# WHAT IS EXPECTED
Identify each line containing the word "from" and copy it.

MATERIAL PROVIDED start

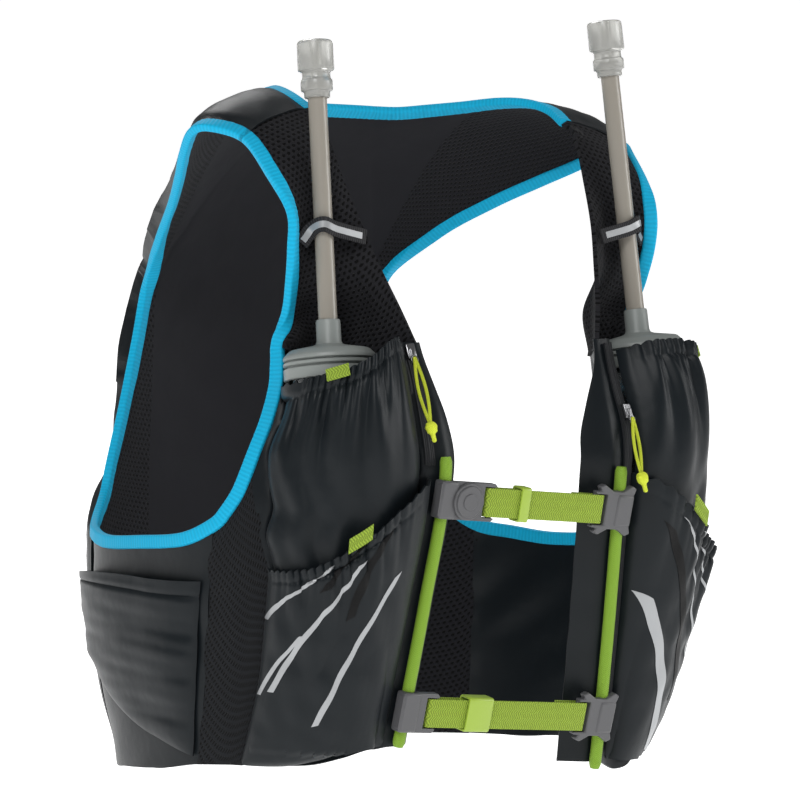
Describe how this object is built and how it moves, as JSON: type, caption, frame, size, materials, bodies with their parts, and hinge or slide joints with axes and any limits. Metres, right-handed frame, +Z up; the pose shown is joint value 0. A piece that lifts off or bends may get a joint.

MATERIAL PROVIDED end
MATERIAL PROVIDED start

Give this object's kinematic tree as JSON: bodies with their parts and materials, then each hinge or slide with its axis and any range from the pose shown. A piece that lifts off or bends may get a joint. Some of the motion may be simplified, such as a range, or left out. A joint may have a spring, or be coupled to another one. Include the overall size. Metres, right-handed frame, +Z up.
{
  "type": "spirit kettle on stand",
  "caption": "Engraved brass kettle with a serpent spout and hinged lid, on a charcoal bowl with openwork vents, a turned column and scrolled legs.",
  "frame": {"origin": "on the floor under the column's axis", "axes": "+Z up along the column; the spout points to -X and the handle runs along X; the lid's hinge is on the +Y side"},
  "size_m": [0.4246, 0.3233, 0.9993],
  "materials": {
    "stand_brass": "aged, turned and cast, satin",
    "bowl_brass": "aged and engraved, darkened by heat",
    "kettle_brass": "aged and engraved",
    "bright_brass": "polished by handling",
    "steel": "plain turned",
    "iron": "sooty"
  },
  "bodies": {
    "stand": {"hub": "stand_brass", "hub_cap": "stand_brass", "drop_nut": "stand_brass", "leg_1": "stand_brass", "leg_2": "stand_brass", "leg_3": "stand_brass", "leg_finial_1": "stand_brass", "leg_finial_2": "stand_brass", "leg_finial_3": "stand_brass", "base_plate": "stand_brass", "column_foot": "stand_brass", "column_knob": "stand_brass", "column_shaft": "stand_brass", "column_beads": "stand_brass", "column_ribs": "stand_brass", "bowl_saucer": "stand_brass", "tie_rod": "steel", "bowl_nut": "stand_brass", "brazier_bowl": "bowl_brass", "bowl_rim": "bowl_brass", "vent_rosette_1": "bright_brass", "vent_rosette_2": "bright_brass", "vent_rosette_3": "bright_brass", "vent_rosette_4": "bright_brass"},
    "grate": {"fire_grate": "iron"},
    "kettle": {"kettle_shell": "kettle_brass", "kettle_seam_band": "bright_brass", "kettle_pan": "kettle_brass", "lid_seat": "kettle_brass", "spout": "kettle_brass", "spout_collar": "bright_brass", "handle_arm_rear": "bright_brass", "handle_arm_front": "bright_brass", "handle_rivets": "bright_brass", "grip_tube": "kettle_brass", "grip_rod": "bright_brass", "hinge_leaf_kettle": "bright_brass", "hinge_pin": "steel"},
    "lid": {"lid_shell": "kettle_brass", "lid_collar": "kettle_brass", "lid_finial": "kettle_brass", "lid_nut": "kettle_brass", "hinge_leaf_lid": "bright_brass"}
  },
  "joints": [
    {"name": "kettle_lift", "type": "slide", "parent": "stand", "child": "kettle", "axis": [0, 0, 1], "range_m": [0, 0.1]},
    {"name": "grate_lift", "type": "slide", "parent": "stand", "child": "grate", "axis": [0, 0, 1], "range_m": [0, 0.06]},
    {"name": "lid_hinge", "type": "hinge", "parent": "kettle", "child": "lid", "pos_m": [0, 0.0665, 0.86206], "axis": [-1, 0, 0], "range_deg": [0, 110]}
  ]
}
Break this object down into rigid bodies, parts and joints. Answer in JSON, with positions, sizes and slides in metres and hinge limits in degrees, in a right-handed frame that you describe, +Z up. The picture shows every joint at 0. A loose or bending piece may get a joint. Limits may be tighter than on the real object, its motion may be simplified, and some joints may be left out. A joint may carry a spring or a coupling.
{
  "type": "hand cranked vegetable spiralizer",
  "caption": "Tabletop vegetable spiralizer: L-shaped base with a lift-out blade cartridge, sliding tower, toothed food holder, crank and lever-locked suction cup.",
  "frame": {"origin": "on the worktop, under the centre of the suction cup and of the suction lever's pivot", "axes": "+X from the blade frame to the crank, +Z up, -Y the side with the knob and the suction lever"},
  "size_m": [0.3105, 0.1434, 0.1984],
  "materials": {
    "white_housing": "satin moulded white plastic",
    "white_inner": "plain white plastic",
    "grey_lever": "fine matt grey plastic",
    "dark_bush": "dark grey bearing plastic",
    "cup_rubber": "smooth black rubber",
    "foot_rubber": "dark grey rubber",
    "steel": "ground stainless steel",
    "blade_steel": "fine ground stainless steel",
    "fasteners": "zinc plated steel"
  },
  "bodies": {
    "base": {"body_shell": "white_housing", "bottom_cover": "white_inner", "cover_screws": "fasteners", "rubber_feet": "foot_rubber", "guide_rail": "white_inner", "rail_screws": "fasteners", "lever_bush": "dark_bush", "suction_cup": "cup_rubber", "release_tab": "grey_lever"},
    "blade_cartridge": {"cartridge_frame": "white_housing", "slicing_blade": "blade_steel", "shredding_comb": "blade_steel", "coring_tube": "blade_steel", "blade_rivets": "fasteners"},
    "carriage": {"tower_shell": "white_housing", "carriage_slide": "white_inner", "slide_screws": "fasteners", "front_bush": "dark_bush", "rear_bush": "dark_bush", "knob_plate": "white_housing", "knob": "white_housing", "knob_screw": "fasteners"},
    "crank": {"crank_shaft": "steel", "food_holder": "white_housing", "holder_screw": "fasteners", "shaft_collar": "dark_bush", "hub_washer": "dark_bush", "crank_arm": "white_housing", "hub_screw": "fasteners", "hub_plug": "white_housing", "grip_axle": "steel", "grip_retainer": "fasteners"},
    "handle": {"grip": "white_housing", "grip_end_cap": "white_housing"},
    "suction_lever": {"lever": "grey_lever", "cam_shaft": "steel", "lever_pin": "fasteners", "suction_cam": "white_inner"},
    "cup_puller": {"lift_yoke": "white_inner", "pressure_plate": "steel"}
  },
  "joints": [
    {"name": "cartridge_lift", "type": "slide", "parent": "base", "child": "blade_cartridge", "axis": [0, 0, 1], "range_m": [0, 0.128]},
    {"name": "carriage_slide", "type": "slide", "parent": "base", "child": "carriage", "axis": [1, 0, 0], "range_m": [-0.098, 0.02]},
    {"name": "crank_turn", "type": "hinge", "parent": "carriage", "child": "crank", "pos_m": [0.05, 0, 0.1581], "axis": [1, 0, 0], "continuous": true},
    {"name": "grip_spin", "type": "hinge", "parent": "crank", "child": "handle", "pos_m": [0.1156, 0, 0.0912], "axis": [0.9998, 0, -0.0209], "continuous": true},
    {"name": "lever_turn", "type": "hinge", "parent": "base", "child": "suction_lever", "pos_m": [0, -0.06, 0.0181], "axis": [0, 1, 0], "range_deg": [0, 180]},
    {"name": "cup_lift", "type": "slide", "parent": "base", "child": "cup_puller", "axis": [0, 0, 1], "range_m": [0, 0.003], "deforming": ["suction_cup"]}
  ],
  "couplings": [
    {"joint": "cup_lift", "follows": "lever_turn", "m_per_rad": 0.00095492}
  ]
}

MATERIAL PROVIDED end

# RESULT OF THIS TASK
Give this object's kinematic tree as JSON: bodies with their parts and materials, then each hinge or slide with its axis and any range from the pose shown. A piece that lifts off or bends may get a joint. Some of the motion may be simplified, such as a range, or left out. A joint may have a spring, or be coupled to another one. Include the overall size. Metres, right-handed frame, +Z up.
  "frame": {"origin": "on the worktop, under the centre of the suction cup and of the suction lever's pivot", "axes": "+X from the blade frame to the crank, +Z up, -Y the side with the knob and the suction lever"},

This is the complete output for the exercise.